His lawyer was U Chit Hlaing, later a leading nationalist figure, but Dhammaloka’s most strategic supporter was Pranjivan Mehta, a Mumbai-born physician and close ally of Gandhi’s. The newspaper Mehta founded, United Burma, was seen as deeply subversive by the authorities, but even more threatening was his developing alliance with the Indian Muslim dockworkers who made Rangoon’s activities as a colonial port possible. This multi-ethnic and multi-religious crowd – Burmese, Indian and Chinese – stood behind Dhammaloka in his confrontation with the British Empire, and prefigured the alliances across entrenched ethnic and religious divides that challenge the Burmese military dictatorship today.
Faced with this incipient alliance, the authorities tried to lower the stakes without losing face. Dhammaloka was bound over to keep the peace: forced to stay within the law for 12 months on pain of his supporters losing the bond money they had to put up for him. (We discovered some of these details in the Swedish-language pages of the Minnesota Forskaren, an anarchist newspaper that republished clippings Dhammaloka had sent to his radical free-thinking allies in the New York journal The Truth Seeker.)
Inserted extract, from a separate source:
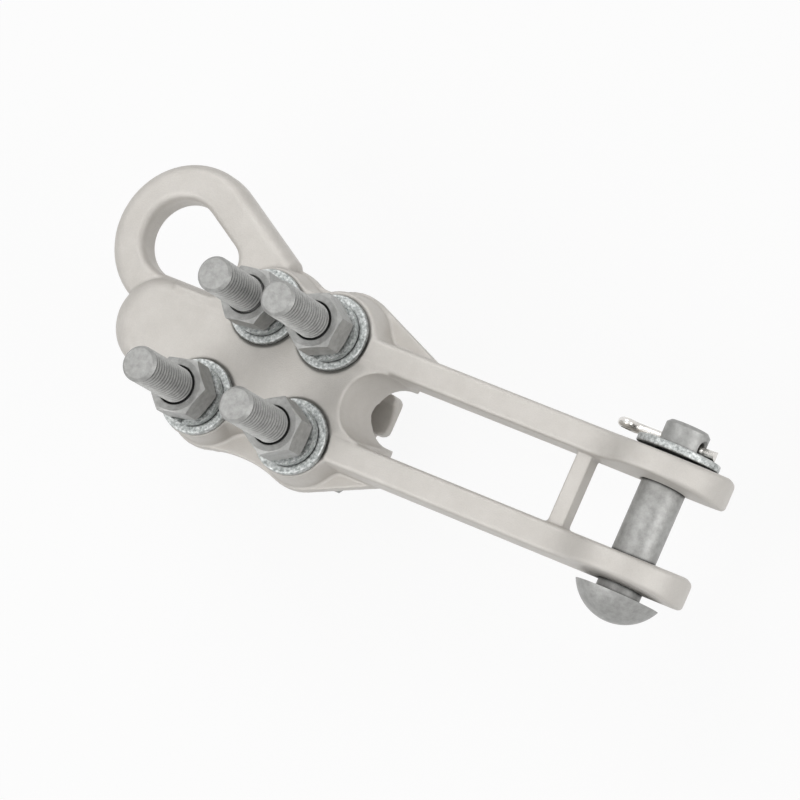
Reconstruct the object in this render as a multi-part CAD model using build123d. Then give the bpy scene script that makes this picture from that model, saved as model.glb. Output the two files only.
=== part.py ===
from build123d import *
import os
from math import acos, cos, radians, sin, sqrt, tan

# Bolted strain clamp. Millimetres. X runs along the pull, +X towards the clevis, Y along the
# clevis pin, Z up through the studs. The origin is the centre of the clevis pin.

# Driving dimensions, the body casting
CLEVIS_GAP = 25.0
ARM_WIDTH = 11.2
ARM_HEIGHT = 22.0
EYE_R = 21.9
EYE_BLEND_R = 22.0
DRAFT_DEG = 4.0
EDGE_ROUND = 1.6
WINDOW_END_X = -118.0
WINDOW_DRAFT_DEG = 4.0
WINDOW_LEAN_DEG = 3.5
PARTING_Z = -14.0
FLANGE_TOP = -1.0
FLANGE_THICK = 4.0
FLANGE_TIP_X = (-95.5, -98.8)
FLANGE_BLEND_R = (12.0, 50.0)
SKIRT_R = 13.0
EAR_R = (17.4, 18.0, 15.4, 16.2)
EAR_BLEND_R = 9.0
EAR_STEP = 0.9
DECK_TOP = 10.4
DECK_ROUND = 1.5
DECK_DRAFT_DEG = 8.0
ARM_ROOT_X = -104.0
NOSE_X = -214.8
BACK_R = 17.0
BACK_TOP = 10.9
BACK_ROUND = 7.5
BACK_END_X = -103.5
BOSS_TOP = 10.0
BOSS_R = 14.0
BOLT_XY = ((-158.6, 19.0), (-131.2, 19.0), (-169.2, -19.0), (-129.4, -19.4))
BAR_X = (-30.4, -24.6)
BAR_Z = (1.5, 8.5)

# Pulling eye
PULL_EYE_XY = (-202.9, 31.0)
PULL_EYE_OUTER_R = 27.9
PULL_HOLE_XY = (-204.4, 31.2)
PULL_HOLE_R = 14.0
PULL_EYE_THICK = 12.6
PULL_STRAP_DEG = 29.8
PULL_HOLE_RIGHT_X = -179.5
PULL_HOLE_CORNER_R = 8.0
PULL_FOOT_STEP = 3.6
PULL_STRAP_PAST = -1.0
RING_ROUND = 4.5
RING_HOLE_ROUND = 3.0

# Conductor groove, a straight line that falls towards the tail end
GROOVE_R = 8.0
GROOVE_TAIL = (-112.0, -21.0)
GROOVE_FALL_DEG = 5.0

# Keeper
KEEPER_GAP = 2.0
KEEPER_THICK = 6.5
KEEPER_EAR_R = 11.4
KEEPER_ROUND = 2.0
KEEPER_BLEND_R = 30.0
KEEPER_TONGUE_X = -115.6
KEEPER_NOSE_X = -204.0
KEEL_R = 14.0
KEEL_END_X = -121.0
SADDLE_DROP = 4.6
SADDLE_Y = (-5.0, 10.0)
TONGUE_DEEP = 11.5
TONGUE_ROUND = 3.0
HEAD_CLEAR = 0.3
HEAD_ROOM = 12.0

# Half inch bolts, nuts and washers
BOLT_R = 6.35
BOLT_HOLE_R = 7.15
BOLT_LENGTH = (79.2, 82.55, 82.55, 82.55)
BOLT_CHAMFER = 1.2
THREAD_PITCH = 25.4 / 13
THREAD_DEEP = 1.0
THREAD_LONG = 44.0
THREAD_CREST = 0.3
THREAD_ROOT = 0.45
HEAD_ACROSS = 19.05
HEAD_HIGH = 7.9
NUT_ACROSS = 19.05
NUT_HIGH = 11.1
NUT_BORE_R = 6.42
NUT_SINK = 0.7
CROWN_DEG = 28.0
CROWN_FLAT = 0.3
FLAT_R = 13.4
FLAT_BORE_R = 6.95
FLAT_THICK = 3.0
WASHER_ROUND = 0.6
SPRING_R = 10.75
SPRING_BORE_R = 6.55
SPRING_THICK = 3.2
SPRING_RISE = 2.0
SPRING_GAP_DEG = 8.0
NUT_TURN_DEG = (8.0, 24.0, 12.0, 30.0)
SPRING_TURN_DEG = (250.0, 280.0, 280.0, 270.0)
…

Then, despite the multi-ethnic struggle he had instigated and his growing prestige, the day after his term of good behaviour ended, Dhammaloka sailed for Australia, never to return to Burma. From Melbourne came a pseudonymous letter announcing his death, signed with the surname of an Irish labour organiser, and obituaries were published around the world. A few months later, he reappeared in Singapore, Penang, Ipoh and Bangkok, and claimed to have spent time in Cambodia. He vanished for good in late 1913 or early 1914.
Despite our best efforts and those of collaborators around the world, we have not been able to find out what happened to Dhammaloka. Perhaps he died quietly, somewhere remote, with the impending world war drowning out the news. Maybe he was killed and buried somewhere unknown. Or perhaps he changed his name and costume again, slipping away to lead another life somewhere else. We do not know.
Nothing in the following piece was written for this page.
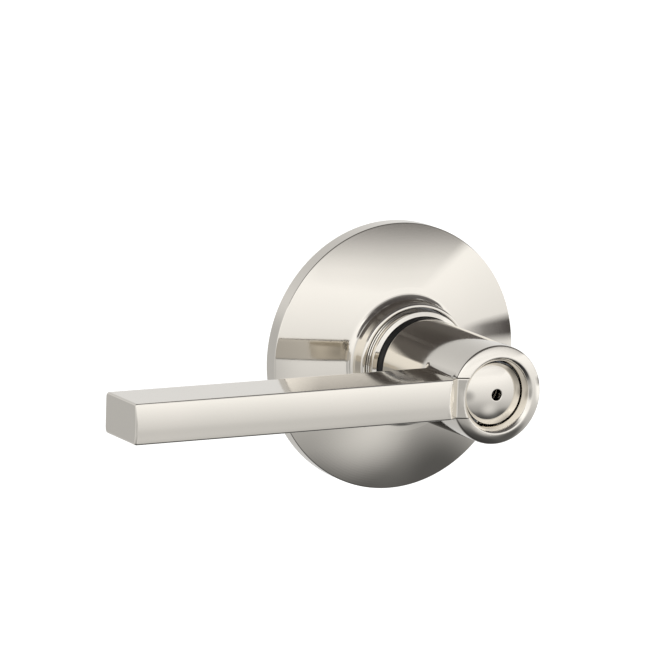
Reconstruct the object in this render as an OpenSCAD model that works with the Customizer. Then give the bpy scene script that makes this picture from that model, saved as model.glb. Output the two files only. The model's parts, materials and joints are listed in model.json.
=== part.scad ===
// Privacy door lever, outside half: rose, lever, return spring and emergency release.
// Millimetres. The origin is the centre of the rose's back face, on the spindle axis.
// -Y points out of the door towards the hand, -X runs along the lever, +Z is up.
// Modules are drawn with the spindle axis along z and stood on the door by on_axis().

/* [Rose] */
// Outside diameter of the rose
rose_d = 66.7; // [66:0.1:76]
// Height of the rose's straight rim above the door
rim_h = 4.4; // [3.8:0.1:5.2]
// Sheet thickness of the rose
rose_t = 1; // [0.8:0.1:1.1]
// Outside diameter of the raised hub in the middle of the rose
rose_hub_d = 30.2; // [29.8:0.1:31]
// Height of the raised hub above the door
rose_hub_h = 15.3; // [14.8:0.1:16]

/* [Collar] */
// Outside diameter of the collar inside the rose's hub
collar_d = 26.9; // [26.7:0.1:27]
// Height of the collar's front edge above the door
collar_h = 17.9; // [17.2:0.1:18.6]

/* [Neck] */
// Diameter of the lever's round neck at its back end
neck_d = 24.4; // [24.2:0.1:24.6]
// Diameter of the neck at the ring
ring_d = 24.1; // [23.7:0.1:24.3]
// Height at which the neck starts
neck_h = 20.4; // [20.2:0.1:21]
// Height of the outer edge of the ring at the neck's front
ring_edge_h = 55; // [54.8:0.1:55.6]
// Diameter of the ring's crest, where the recess for the cap starts
crest_d = 18.4; // [17.4:0.2:19]
// Diameter of the hole in the cap
pinhole_d = 2.7; // [2:0.1:3]

/* [Arm] */
// Length of the arm from the spindle axis to its tip
arm_l = 97; // [80:1:120]
// Height of the arm's bar
arm_h = 9.8; // [8:0.2:12]
// Height of the arm's back face above the door
arm_back_h = 41; // [38:0.5:44]
// Rise of the crowned front face between its two long edges
arm_crown = 0.65; // [0.3:0.05:1]

/* [Works] */
// Outside diameter of the tube that the lever sits on
tube_d = 15.9; // [15.7:0.1:16]
// Turn of the lever each way from level, in degrees
turn_limit = 45; // [30:5:45]
// Wire diameter of the return spring
spring_wire = 1.8; // [1.4:0.1:1.8]
// Travel of the release rod
release_travel = 6; // [4:0.5:6]

/* [Door] */
// Distance between the two through bolts
bolt_pitch = 38.1; // [38:0.1:40]
// Depth of the threaded posts behind the door's face
post_depth = 19; // [16:0.5:19]
// Depth of the drive spindle behind the door's face
spindle_depth = 42; // [40:1:60]

/* [Hidden] */
$fn = 96;

// How far a cutter runs past the faces it cuts
over = 1;
// Radial gap of a shaft that turns or slides in its hole
run_gap = 0.08;
// Radial gap between fixed neighbours
loose_gap = 0.1;

// Rose: a straight rim, a shallow cone, and a raised hub that a fillet joins to the cone
rose_r = rose_d / 2;
rose_edge_chamfer = 0.25;
rose_curl_r = 31.8;
rose_curl_h = 0.3;
rose_hub_r = rose_hub_d / 2;
cone_top_h = 9.9;
cone_slope = (cone_top_h - rim_h) / (rose_r - rose_edge_chamfer - rose_hub_r);
cone_tilt = atan(cone_slope);
fillet_r = 2;
hub_round_r = 0.75;
curve_steps = 8;

// Collar: a threaded sleeve with a bevelled front edge, in an open groove inside the rose's hub
collar_r = collar_d / 2;
collar_wall = 1.15;
collar_back_h = 4.3;
collar_bevel = 0.9;
hub_groove = 2.6;

// Mounting plate and the threaded hub staked into it
plate_r = rose_r - rose_t - 0.35;
plate_back_h = 0.4;
plate_t = 1.5;
hub_r = 15.5;
hub_floor_h = 4;
hub_side_h = 8;
hub_hole_r = tube_d / 2 + 0.45;
thread_pitch = 1;
thread_depth = 0.25;
thread_turns = 12;

// Spring cage: a cup behind the plate, with three screw bosses inside
cage_r = 24.4;
cage_wall = 1.4;
cage_back = -12;
cage_floor = cage_back + cage_wall;
boss_r = 2.6;
boss_pitch_r = 20;
lug_w = 3.3;
lug_inner_y = 17.4;
lug_boss_y = 21;
lug_boss_r = 2.4;
screw_r = 1.2;
screw_head_r = 2.1;
screw_head_h = 1.2;

// Threaded posts for the through bolts
post_r = 3.5;
post_neck_r = 2.5;
post_thread_r = 1.75;
post_blind = -2;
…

What we do know is that his story gives us an unexpected window into the multi-ethnic grassroots that in these decades transformed anticolonial resistance from a largely elite activity, led by Western-educated middle-class activists, to the mass popular struggles that would eventually lead to the end of empire.
Then, as now, 60 per cent of our species lives in Asia. Asian decolonisation alone is the single largest social change that movements from below have brought about in the past 100 years – making it an important touchstone for today, when the question of whether climate justice struggles can overturn the fossil fuel capitalism driving us headlong to climate breakdown is an existential issue across the planet. Or, indeed, in an age when the question of what decolonisation might look like today, after national independence has failed to resolve those problems, and the effects of empire and slavery live on, is a burning issue across the world.
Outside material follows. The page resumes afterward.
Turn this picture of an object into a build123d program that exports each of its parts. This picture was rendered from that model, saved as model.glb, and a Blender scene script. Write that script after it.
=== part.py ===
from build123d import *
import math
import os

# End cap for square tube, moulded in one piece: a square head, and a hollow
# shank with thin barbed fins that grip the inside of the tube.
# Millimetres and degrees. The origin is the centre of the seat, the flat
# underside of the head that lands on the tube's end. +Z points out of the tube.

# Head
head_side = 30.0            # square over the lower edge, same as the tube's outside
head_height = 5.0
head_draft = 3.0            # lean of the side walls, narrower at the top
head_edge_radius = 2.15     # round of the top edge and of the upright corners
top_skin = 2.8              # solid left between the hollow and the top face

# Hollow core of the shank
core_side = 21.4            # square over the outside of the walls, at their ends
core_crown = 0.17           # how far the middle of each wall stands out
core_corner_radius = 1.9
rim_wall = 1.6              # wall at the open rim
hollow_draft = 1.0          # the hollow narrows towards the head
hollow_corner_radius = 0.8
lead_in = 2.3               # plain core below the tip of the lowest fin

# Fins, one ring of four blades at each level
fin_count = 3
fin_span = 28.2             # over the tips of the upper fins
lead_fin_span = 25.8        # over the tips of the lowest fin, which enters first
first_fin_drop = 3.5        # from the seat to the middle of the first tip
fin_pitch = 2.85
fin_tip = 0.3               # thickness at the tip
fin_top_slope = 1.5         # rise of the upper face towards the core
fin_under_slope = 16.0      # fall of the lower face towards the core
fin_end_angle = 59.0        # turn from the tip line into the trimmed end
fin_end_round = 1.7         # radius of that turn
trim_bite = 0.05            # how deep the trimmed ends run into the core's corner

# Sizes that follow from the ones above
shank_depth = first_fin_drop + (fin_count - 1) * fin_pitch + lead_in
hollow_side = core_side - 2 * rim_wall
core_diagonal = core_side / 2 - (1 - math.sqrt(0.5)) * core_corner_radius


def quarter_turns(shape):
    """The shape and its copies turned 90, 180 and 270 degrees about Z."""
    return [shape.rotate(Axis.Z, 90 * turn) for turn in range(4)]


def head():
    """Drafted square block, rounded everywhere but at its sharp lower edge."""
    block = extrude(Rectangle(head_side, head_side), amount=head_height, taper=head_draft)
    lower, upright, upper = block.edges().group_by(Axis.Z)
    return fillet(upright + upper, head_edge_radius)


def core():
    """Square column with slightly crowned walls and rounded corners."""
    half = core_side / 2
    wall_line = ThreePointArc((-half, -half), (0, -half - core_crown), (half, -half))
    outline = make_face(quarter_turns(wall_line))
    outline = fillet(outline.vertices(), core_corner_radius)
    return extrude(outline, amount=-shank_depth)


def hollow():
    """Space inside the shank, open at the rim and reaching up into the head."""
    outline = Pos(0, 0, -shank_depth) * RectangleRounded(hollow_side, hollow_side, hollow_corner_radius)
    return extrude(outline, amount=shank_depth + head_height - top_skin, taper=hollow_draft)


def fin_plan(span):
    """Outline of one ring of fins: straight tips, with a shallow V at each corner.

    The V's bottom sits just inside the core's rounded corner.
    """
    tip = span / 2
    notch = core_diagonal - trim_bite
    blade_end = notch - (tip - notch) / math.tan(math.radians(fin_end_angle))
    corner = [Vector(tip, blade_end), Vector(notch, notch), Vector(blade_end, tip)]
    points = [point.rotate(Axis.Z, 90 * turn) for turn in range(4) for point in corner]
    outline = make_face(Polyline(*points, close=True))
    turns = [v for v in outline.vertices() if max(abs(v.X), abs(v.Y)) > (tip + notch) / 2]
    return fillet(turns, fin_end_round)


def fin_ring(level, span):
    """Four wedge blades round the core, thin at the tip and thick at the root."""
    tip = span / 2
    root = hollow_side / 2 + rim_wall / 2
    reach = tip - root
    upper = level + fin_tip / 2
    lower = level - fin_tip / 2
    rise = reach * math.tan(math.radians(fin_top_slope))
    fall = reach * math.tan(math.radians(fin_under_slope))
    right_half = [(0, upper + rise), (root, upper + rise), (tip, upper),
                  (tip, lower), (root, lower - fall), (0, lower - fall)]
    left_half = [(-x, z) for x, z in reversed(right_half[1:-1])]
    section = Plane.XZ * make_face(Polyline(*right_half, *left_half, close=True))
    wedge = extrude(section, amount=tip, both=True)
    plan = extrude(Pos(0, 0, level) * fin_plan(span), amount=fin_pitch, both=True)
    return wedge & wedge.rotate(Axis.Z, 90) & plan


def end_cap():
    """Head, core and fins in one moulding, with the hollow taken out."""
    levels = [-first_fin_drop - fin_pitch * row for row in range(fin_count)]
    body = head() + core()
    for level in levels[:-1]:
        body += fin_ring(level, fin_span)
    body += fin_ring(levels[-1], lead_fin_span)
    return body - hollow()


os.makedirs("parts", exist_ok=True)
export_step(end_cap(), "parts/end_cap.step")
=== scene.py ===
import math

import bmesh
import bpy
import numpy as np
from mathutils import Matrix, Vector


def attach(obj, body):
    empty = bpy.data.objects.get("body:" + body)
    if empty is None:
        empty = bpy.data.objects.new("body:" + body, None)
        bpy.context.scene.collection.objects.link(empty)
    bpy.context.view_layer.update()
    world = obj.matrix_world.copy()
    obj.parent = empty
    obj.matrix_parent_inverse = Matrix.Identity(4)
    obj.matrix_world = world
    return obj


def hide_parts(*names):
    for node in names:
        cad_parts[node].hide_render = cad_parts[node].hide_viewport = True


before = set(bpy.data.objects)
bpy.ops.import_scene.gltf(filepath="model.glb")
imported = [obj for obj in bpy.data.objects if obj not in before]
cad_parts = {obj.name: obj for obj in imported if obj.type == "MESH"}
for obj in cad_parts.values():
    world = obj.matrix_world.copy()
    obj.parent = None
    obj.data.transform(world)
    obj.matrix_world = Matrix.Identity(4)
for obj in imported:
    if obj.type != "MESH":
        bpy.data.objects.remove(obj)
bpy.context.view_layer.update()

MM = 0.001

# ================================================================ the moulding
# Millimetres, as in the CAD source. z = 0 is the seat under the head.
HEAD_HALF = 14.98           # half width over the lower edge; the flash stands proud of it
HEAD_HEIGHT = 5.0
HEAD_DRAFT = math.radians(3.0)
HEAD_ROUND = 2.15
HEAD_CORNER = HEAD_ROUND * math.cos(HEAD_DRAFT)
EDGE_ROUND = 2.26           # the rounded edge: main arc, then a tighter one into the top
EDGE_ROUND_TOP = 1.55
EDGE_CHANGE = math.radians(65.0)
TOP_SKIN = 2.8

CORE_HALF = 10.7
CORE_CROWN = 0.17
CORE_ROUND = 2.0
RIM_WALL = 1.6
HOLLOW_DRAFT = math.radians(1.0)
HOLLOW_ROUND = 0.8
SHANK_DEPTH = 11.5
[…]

It was far clearer that empire could and should be ended than what would come next
The visions of the future that Dhammaloka and others in his generation had were naturally shaped by their present. In multi-ethnic, multilingual empires held together by telegraphs, railways and steamships, today’s world of independent nation-states, each defined around a single dominant ethnicity, was not obviously the wave of the future – indeed, nostalgia for past local kingdoms and empires was still widespread. The vision of a pan-Asian Buddhism did not come to pass (although we are familiar with pan-Islamisms of various kinds). Liberals foresaw a world shaped by modern science, education and rationality. Communists and anarchists had their own internationalist visions of the future.
In the 1910s, it was far clearer that empire could and should be ended than what would come next. This would only really come into focus in the decades that followed, as the struggles of peasants, urban workers, women, religious groups, ethnic minorities and others were brought under the leadership of nationally organised elites-in-waiting that attempted to make a state in their own image. Yet the struggles of that earlier generation laid the groundwork for what came afterwards. What we do, in our attempts to bring about a better world, is more foreseeable than the details of the visions that we imagine, of a future that even in a much smaller world defied the brightest minds of Asia to conceptualise. It is not by writing blueprints but in the concerted efforts to challenge the forces of destruction that things change. This thought can, perhaps, help us relax some of our attempts to map out the future, and encourage us to pay more attention to how we work together today to overcome the current cycle of catastrophe.
We can also see that Asian (and African) decolonisation was not a single homogenous thing. The different forces that predominated in different countries meant that China and India, Burma and Vietnam, Tanzania and South Africa inhabited this new shape of independent nation-states in very different ways. So, too, we can imagine that within broad parameters there may well be many different kinds of ecologically sustainable futures possible.
From my own work on the life of U Dhammaloka, I have drawn a deep respect for Burma’s Civil Disobedience Movement today and its capacity to challenge anti-Muslim and anti-Rohingya racism in the Burman Buddhist majority, as well as to connect many different social classes and ethnicities in a shared challenge to the dictatorship. The forces ranged against them are massive and brutal; each day brings news of more disappearances and killings. And yet they do not give up, any more than we should when faced with climate despair or the repression of ecological activism. After all, they have been here before: in previous uprisings that have caused military power to wobble, in the end of British rule in Burma, and before, on the streets of Rangoon, 100 years ago, with this irrepressible, quirky, brave and remarkable Irish Buddhist.